**Given information**
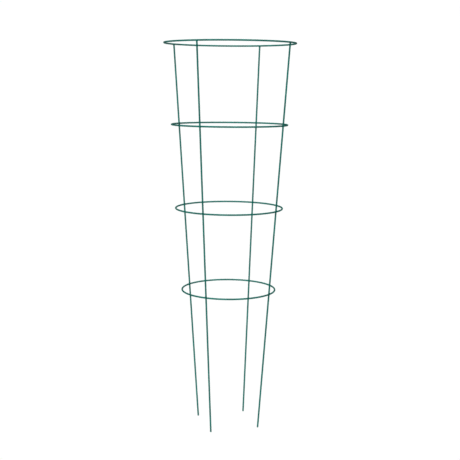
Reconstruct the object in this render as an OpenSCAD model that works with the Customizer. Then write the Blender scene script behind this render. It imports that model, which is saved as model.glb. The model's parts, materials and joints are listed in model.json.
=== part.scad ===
// Round wire plant-support cage: four level hoops on four straight legs that lean
// outwards from their tips to the open top. All eight wires are welded to each other.
// Frame: Z up, origin on the ground in the middle of the four leg tips.

/* [Wire] */
// Outside diameter of the coated wire
wire_d = 4; // [3:0.1:6]
// Depth that crossing wires are pressed into each other, as a share of the wire's diameter
press_share = 0.2; // [0.12:0.01:0.24]
// How far the pressing swells a leg's sides at a crossing, as a share of the wire's diameter
swell_share = 0.03; // [0.02:0.01:0.04]
// Half the length of a swelling along the leg, as a share of the wire's diameter
swell_reach_share = 0.85; // [0.8:0.05:1.2]
// Radius of the fused metal around a crossing, as a share of the wire's radius
bead_share = 1.3; // [1.25:0.01:1.4]
// How far a hoop's closing weld stands proud, as a share of the wire's diameter
closure_share = 0.1; // [0.04:0.01:0.15]
// Length of a hoop's closing weld
closure_length = 1.6; // [1:0.1:4]
// Width of the broken edge at a leg tip, as a share of the wire's diameter
chamfer_share = 0.1; // [0.02:0.01:0.2]

/* [Hoops] */
// Diameter of the top hoop, measured along the middle of its wire
top_ring_d = 355.6; // [280:0.1:450]
// Height of the top hoop's wire above the leg tips
top_ring_z = 1063; // [900:1:1200]
// Height of the upper hoop's wire
upper_ring_z = 845; // [750:1:880]
// Height of the lower hoop's wire
lower_ring_z = 616; // [520:1:700]
// Height of the bottom hoop's wire
bottom_ring_z = 387; // [250:1:450]

/* [Legs] */
// Diameter of the circle through the four leg tips
tip_circle_d = 193; // [150:1:230]

/* [Hidden] */
$fn = 144;
// Facets in a full turn of a hoop
HOOP_FN = 360;

wire_r = wire_d / 2;
press_depth = press_share * wire_d;
bead_r = bead_share * wire_r;
swell_r = wire_r + swell_share * wire_d;
swell_reach = swell_reach_share * wire_d;
closure_r = wire_r + closure_share * wire_d;
tip_chamfer = chamfer_share * wire_d;

// A leg rises and spreads by these amounts from its tip to the middle of the top hoop's wire
tip_circle_r = tip_circle_d / 2;
leg_spread = top_ring_d / 2 - tip_circle_r;
leg_lean = atan(leg_spread / top_ring_z);
// Distance from the axis to the middle of a leg at height z
function leg_r(z) = tip_circle_r + leg_spread * z / top_ring_z;

// The lean lifts the middle of the tip, so that the tip's outer edge just reaches the ground
tip_lift = (wire_r - tip_chamfer) * sin(leg_lean);
// Length of a leg up to its square end, which is pressed into the top hoop from below
leg_length = (top_ring_z - wire_r + press_depth - tip_lift) / cos(leg_lean);

// Distance along a leg from its tip to height z
function leg_run(z) = (z - tip_lift) / cos(leg_lean);
// Outline of a leg's side where it swells around the distance s along it
function swelling(s) = [
    [wire_r, s - swell_reach],
    [swell_r, s - swell_reach / 3],
    [swell_r, s + swell_reach / 3],
    [wire_r, s + swell_reach]
];

// Legs stand at the corners, so the open windows between them face along X and Y
LEG_NAMES = ["back_right", "back_left", "front_left", "front_right"];
LEG_ANGLES = [45, 135, 225, 315];

// Hoops from the top down. The side is 0 for a hoop that lies on the legs' upper ends,
// -1 for one that runs inside the legs, and 1 for one that runs outside them
RING_NAMES = ["top_ring", "upper_ring", "lower_ring", "bottom_ring"];
RING_HEIGHTS = [top_ring_z, upper_ring_z, lower_ring_z, bottom_ring_z];
RING_SIDES = [0, -1, 1, 1];
// Level distance between the middles of two wires that cross
crossing_gap = (wire_d - press_depth) / cos(leg_lean);
function ring_r(i) = leg_r(RING_HEIGHTS[i]) + RING_SIDES[i] * crossing_gap;

// Each hoop closes in the back window, to the left or the right of its middle
CLOSURE_ANGLES = [112, 68, 112, 68];
function closure_sweep(i) = 2 * asin(closure_length / 2 / ring_r(i));

// Middle of the fused metal between hoop i and a leg: its distance from the axis and its height
function weld_r(i) = leg_r(RING_HEIGHTS[i]) + RING_SIDES[i] * crossing_gap / 2;
function weld_z(i) = RING_HEIGHTS[i] - (RING_SIDES[i] == 0 ? wire_r - press_depth / 2 : 0);

// Angle of the stretch of a hoop that shapes the leg and the weld that it meets
MEETING_SWEEP = 12;

RINGS = [0:3];
LEGS = [0:3];
function closure_name(i) = str(RING_NAMES[i], "_closure");
function leg_name(k) = str("leg_", LEG_NAMES[k]);
function weld_name(i, k) = str("weld_", RING_NAMES[i], "_", LEG_NAMES[k]);

COAT_COLOUR = [0.22, 0.42, 0.38];
WELD_COLOUR = [0.18, 0.36, 0.33];

// A stretch of hoop i with a round section, centred on the given angle
module hoop_stretch(i, angle, sweep, section_r) {
    translate([0, 0, RING_HEIGHTS[i]])
        rotate([0, 0, angle - sweep / 2])
            rotate_extrude(angle = sweep, $fn = HOOP_FN)
                translate([ring_r(i), 0])
                    circle(r = section_r);
}

// Half the outline of a leg: a broken edge at the tip, plain wire that swells at each
// crossing, and a square swollen end under the top hoop
function leg_outline() = concat(
    [[0, 0], [wire_r - tip_chamfer, 0], [wire_r, tip_chamfer]],
    [for (i = [3, 2, 1]) each swelling(leg_run(RING_HEIGHTS[i]))],
    [[wire_r, leg_length - swell_reach], [swell_r, leg_length - swell_reach / 3]],
    [[swell_r, leg_length], [0, leg_length]]
);

// The round bar of leg k, before its hoops are pressed into it
module leg_bar(k) {
    rotate([0, 0, LEG_ANGLES[k]])
        translate([tip_circle_r, 0, tip_lift])
            rotate([0, leg_lean, 0])
                rotate_extrude()
                    polygon(leg_outline());
}

// One wire bent round into a hoop, with its two ends left apart for the closing weld
module ring(i) {
    color(COAT_COLOUR)
        hoop_stretch(i, CLOSURE_ANGLES[i] + 180, 360 - closure_sweep(i), wire_r);
}

// The upset collar of metal that joins a hoop's two ends
module closure(i) {
    color(WELD_COLOUR)
        hoop_stretch(i, CLOSURE_ANGLES[i], closure_sweep(i), closure_r);
}

// A leg, with the hollows that its four hoops are pressed into
module leg(k) {
    color(COAT_COLOUR)
        difference() {
            leg_bar(k);
            for (i = RINGS) hoop_stretch(i, LEG_ANGLES[k], MEETING_SWEEP, wire_r);
        }
}

// The fused metal around the place where hoop i and leg k are pressed together
module weld(i, k) {
    color(WELD_COLOUR)
        difference() {
            rotate([0, 0, LEG_ANGLES[k]])
                translate([weld_r(i), 0, weld_z(i)])
                    sphere(r = bead_r);
            leg_bar(k);
            hoop_stretch(i, LEG_ANGLES[k], MEETING_SWEEP, wire_r);
        }
}

for (i = RINGS) {
    ring(i);
    closure(i);
}
for (k = LEGS) {
    leg(k);
}
for (i = RINGS, k = LEGS) {
    weld(i, k);
}
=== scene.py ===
"""The looks of a round wire plant-support cage: coated wires, their welds, a studio and a camera."""

import json
import math

import bmesh
import bpy
import numpy as np
from mathutils import Matrix, Vector, noise


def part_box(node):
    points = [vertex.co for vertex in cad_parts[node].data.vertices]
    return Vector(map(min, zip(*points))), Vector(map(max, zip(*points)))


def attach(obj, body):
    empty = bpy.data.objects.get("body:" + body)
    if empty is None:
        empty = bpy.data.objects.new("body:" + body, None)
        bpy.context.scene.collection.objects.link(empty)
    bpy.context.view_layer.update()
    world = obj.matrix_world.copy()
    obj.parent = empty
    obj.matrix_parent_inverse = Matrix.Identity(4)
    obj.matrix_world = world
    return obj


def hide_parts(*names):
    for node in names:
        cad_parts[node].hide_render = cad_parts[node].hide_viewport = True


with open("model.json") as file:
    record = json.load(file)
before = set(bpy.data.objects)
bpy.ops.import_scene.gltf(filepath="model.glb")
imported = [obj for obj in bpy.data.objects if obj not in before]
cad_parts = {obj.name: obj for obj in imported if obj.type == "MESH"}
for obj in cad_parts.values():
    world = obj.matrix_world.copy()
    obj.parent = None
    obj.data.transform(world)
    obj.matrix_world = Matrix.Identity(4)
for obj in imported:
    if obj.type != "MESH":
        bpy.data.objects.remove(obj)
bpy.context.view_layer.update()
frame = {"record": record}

MM = 0.001

# ---------------------------------------------------------------- driving values, in metres

# Wires
SIDES = 28                      # points around a wire
HOOP_STEP = 5.0 * MM            # between stations on a hoop
LEG_STEP = 14.0 * MM            # between stations on a leg
FINE_STEP = 0.4 * MM            # between stations at a joint
FINE_REACH = 4.5 * MM           # distance on each side of a joint that has fine stations

# Marks that the welding electrodes leave on a wire, on the side away from the joint
MARK_DEPTH = 0.12 * MM
MARK_REACH = 2.6 * MM
MARK_RIM = 0.12                 # reach of a mark round the wire, as a share of its radius in depth
MARK_THIN = 0.25                # how thin the coat is on a mark, from 0 to 1
SWELL = 0.06 * MM               # how far the pressed wire spreads to its sides
SWELL_REACH = 2.4 * MM

# Welds
FILLET = 2.0 * MM               # width over which the metal of two crossing wires blends
WELD_REACH = 4.2 * MM           # from a weld's middle to where it has sunk into the wires
WELD_SINK = 0.03 * MM           # depth of the sunk part under the wires' surfaces
WELD_LUMP = 0.11 * MM           # unevenness of the fused metal
WELD_FINENESS = 5               # subdivisions of the ball that a weld is cast from
WELD_HALVINGS = 26              # steps of the search for a weld's surface
WELD_THIN = 0.15                # how thin the coat is on the fused metal, from 0 to 1
BUTT_DEPTH = 0.6                # how far below the top hoop's middle its welds sit, in wire radii
BUTT_TUCK = 0.3                 # how far below it the legs end, in wire radii

# Closing welds of the hoops
COLLAR_HEIGHT = 0.30 * MM
COLLAR_REACH = 1.9 * MM
COLLAR_STEP = 0.1 * MM
COLLAR_LUMP = 0.05 * MM
COLLAR_THIN = 0.6               # how thin the coat is on its crest, from 0 to 1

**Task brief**
From the listing, tally every line with the word "record" in it and give only the tally.

**Output for this task**
2